* [Your task]:
What is needed is an exact copy of the lines from the one containing "laidOnBowl(tendril(), TENDRIL_AZIMUTH), polishedGold);" to the one containing "bpy.data.objects.remove(obj)", both lines included, and no other lines.

## begin Recorded information

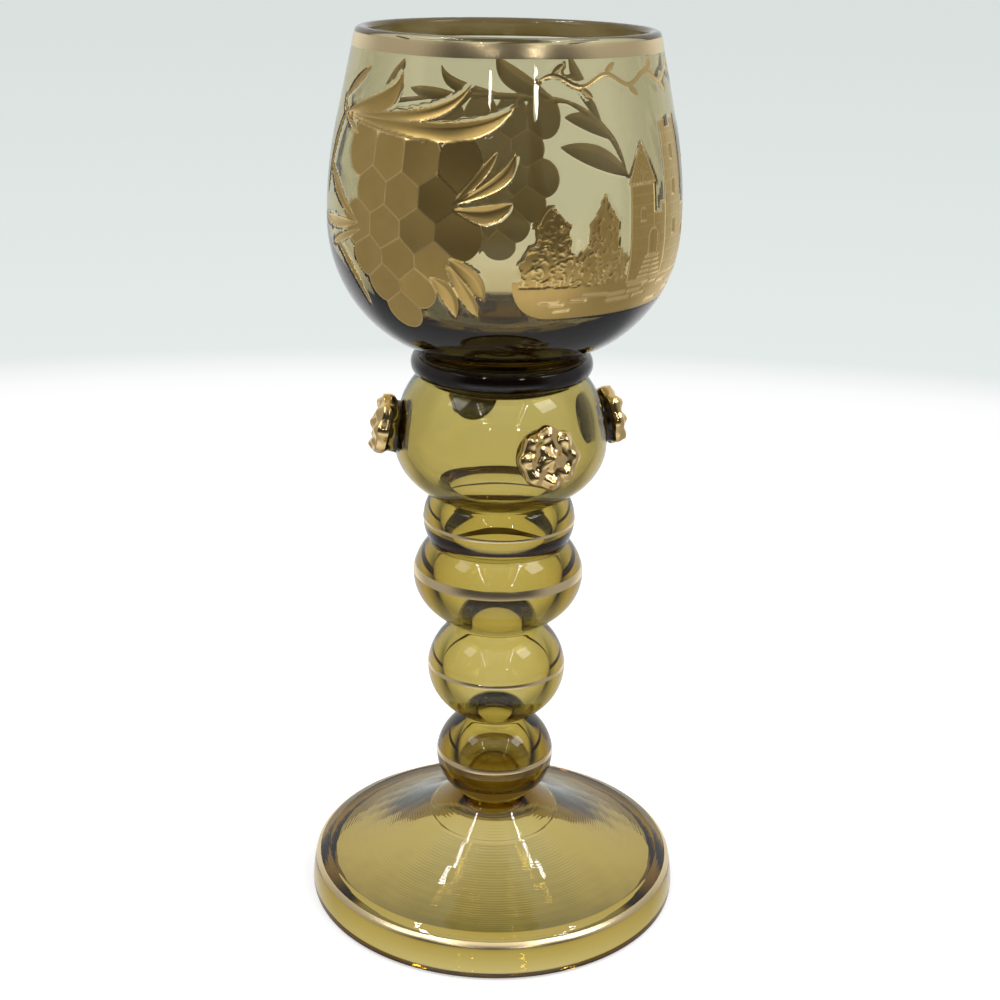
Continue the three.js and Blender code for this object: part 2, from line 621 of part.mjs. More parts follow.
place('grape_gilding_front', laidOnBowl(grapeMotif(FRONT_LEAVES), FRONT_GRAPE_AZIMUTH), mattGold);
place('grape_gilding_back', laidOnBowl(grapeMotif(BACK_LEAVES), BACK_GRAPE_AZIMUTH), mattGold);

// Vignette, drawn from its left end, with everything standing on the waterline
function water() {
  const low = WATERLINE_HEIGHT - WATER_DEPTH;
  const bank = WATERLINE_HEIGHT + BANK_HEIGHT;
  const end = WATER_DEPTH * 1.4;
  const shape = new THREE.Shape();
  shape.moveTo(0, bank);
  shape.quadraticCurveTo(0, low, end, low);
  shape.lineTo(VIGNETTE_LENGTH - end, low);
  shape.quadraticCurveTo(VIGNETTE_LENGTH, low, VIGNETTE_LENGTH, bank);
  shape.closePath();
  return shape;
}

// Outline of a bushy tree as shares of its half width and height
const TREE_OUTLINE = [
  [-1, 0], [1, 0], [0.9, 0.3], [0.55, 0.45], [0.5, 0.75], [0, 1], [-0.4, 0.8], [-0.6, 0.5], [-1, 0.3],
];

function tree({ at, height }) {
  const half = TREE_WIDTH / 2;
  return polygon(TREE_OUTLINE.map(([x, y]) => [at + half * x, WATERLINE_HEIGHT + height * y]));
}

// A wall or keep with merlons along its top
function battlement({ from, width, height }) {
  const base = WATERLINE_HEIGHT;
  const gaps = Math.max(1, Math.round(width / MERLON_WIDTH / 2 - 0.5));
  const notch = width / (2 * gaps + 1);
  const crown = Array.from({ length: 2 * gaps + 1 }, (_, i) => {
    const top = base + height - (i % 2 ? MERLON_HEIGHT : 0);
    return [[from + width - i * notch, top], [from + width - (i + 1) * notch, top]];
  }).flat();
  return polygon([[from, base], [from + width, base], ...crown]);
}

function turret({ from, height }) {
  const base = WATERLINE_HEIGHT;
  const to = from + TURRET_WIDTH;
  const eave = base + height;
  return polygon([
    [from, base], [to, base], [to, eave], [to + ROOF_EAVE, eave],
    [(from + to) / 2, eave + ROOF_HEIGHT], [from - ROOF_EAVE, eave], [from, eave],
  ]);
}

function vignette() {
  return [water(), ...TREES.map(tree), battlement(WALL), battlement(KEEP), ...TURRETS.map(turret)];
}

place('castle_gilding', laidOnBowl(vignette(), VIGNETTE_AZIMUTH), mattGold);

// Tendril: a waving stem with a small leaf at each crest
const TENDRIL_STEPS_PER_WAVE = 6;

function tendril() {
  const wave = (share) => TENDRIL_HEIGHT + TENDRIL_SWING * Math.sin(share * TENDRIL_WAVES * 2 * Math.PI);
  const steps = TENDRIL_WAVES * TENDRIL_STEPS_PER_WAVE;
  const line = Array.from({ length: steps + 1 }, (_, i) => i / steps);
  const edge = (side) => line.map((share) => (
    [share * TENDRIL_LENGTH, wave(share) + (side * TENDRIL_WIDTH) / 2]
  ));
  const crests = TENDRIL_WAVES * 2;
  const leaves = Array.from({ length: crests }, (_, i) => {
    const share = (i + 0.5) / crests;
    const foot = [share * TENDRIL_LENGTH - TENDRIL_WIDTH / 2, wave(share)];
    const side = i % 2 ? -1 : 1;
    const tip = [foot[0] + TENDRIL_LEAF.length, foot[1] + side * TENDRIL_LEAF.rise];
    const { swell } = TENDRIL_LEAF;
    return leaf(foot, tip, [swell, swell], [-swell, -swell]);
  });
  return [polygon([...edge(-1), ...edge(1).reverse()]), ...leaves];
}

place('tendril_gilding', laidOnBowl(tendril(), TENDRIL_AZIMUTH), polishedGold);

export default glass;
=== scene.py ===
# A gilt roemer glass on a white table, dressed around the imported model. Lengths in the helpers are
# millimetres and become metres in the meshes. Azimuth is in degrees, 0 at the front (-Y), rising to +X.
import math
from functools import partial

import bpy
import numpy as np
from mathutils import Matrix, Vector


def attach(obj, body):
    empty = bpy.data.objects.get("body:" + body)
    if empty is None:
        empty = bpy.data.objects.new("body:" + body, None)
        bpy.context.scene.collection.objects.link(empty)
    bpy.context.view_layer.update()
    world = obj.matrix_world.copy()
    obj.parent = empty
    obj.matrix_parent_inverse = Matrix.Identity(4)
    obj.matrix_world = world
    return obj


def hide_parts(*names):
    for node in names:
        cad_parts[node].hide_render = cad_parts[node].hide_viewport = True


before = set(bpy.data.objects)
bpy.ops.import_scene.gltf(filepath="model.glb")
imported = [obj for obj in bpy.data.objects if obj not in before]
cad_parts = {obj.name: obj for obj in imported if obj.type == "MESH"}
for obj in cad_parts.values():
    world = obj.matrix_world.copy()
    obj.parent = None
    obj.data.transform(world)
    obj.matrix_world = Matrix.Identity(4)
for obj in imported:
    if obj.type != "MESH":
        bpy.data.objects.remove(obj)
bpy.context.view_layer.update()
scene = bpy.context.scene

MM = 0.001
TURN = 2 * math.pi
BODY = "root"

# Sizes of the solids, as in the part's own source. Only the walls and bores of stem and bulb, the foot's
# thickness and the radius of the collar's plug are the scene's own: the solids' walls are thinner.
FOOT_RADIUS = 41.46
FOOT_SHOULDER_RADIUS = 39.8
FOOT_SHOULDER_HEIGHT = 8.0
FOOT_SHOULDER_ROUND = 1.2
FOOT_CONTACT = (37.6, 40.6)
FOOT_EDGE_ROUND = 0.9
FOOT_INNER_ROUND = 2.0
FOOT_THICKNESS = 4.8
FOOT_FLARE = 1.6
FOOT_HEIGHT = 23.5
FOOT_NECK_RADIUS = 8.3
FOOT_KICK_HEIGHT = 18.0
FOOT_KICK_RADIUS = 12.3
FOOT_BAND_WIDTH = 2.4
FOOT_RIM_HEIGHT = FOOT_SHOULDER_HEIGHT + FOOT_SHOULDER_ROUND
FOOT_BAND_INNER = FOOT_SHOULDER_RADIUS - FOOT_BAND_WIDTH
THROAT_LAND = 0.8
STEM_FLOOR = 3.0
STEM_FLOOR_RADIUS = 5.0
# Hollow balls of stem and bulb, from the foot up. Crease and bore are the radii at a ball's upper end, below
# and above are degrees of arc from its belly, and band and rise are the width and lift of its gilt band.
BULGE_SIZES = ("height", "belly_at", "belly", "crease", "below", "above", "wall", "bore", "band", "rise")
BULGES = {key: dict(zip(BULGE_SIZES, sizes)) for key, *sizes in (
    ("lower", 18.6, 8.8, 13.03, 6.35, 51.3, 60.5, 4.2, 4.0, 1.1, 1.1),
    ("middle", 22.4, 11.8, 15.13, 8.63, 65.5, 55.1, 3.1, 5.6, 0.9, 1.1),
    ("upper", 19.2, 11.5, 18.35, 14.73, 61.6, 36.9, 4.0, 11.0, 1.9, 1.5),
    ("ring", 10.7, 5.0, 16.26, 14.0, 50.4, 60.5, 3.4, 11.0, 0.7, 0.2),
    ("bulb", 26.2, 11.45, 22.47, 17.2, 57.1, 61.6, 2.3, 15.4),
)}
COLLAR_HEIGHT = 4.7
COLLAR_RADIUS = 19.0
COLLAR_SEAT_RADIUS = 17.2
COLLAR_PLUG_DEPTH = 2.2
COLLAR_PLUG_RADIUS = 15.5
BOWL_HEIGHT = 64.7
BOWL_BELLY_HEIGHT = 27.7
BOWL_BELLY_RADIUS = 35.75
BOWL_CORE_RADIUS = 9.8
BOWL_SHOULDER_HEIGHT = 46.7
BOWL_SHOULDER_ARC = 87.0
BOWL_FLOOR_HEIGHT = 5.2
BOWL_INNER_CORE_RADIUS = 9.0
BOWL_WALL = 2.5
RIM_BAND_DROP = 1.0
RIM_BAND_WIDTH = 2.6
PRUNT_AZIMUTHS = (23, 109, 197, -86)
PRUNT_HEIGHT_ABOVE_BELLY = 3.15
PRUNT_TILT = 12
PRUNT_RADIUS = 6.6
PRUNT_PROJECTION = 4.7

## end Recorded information

* [Answer to this problem]:
place('tendril_gilding', laidOnBowl(tendril(), TENDRIL_AZIMUTH), polishedGold);

export default glass;
=== scene.py ===
# A gilt roemer glass on a white table, dressed around the imported model. Lengths in the helpers are
# millimetres and become metres in the meshes. Azimuth is in degrees, 0 at the front (-Y), rising to +X.
import math
from functools import partial

import bpy
import numpy as np
from mathutils import Matrix, Vector


def attach(obj, body):
    empty = bpy.data.objects.get("body:" + body)
    if empty is None:
        empty = bpy.data.objects.new("body:" + body, None)
        bpy.context.scene.collection.objects.link(empty)
    bpy.context.view_layer.update()
    world = obj.matrix_world.copy()
    obj.parent = empty
    obj.matrix_parent_inverse = Matrix.Identity(4)
    obj.matrix_world = world
    return obj


def hide_parts(*names):
    for node in names:
        cad_parts[node].hide_render = cad_parts[node].hide_viewport = True


before = set(bpy.data.objects)
bpy.ops.import_scene.gltf(filepath="model.glb")
imported = [obj for obj in bpy.data.objects if obj not in before]
cad_parts = {obj.name: obj for obj in imported if obj.type == "MESH"}
for obj in cad_parts.values():
    world = obj.matrix_world.copy()
    obj.parent = None
    obj.data.transform(world)
    obj.matrix_world = Matrix.Identity(4)
for obj in imported:
    if obj.type != "MESH":
        bpy.data.objects.remove(obj)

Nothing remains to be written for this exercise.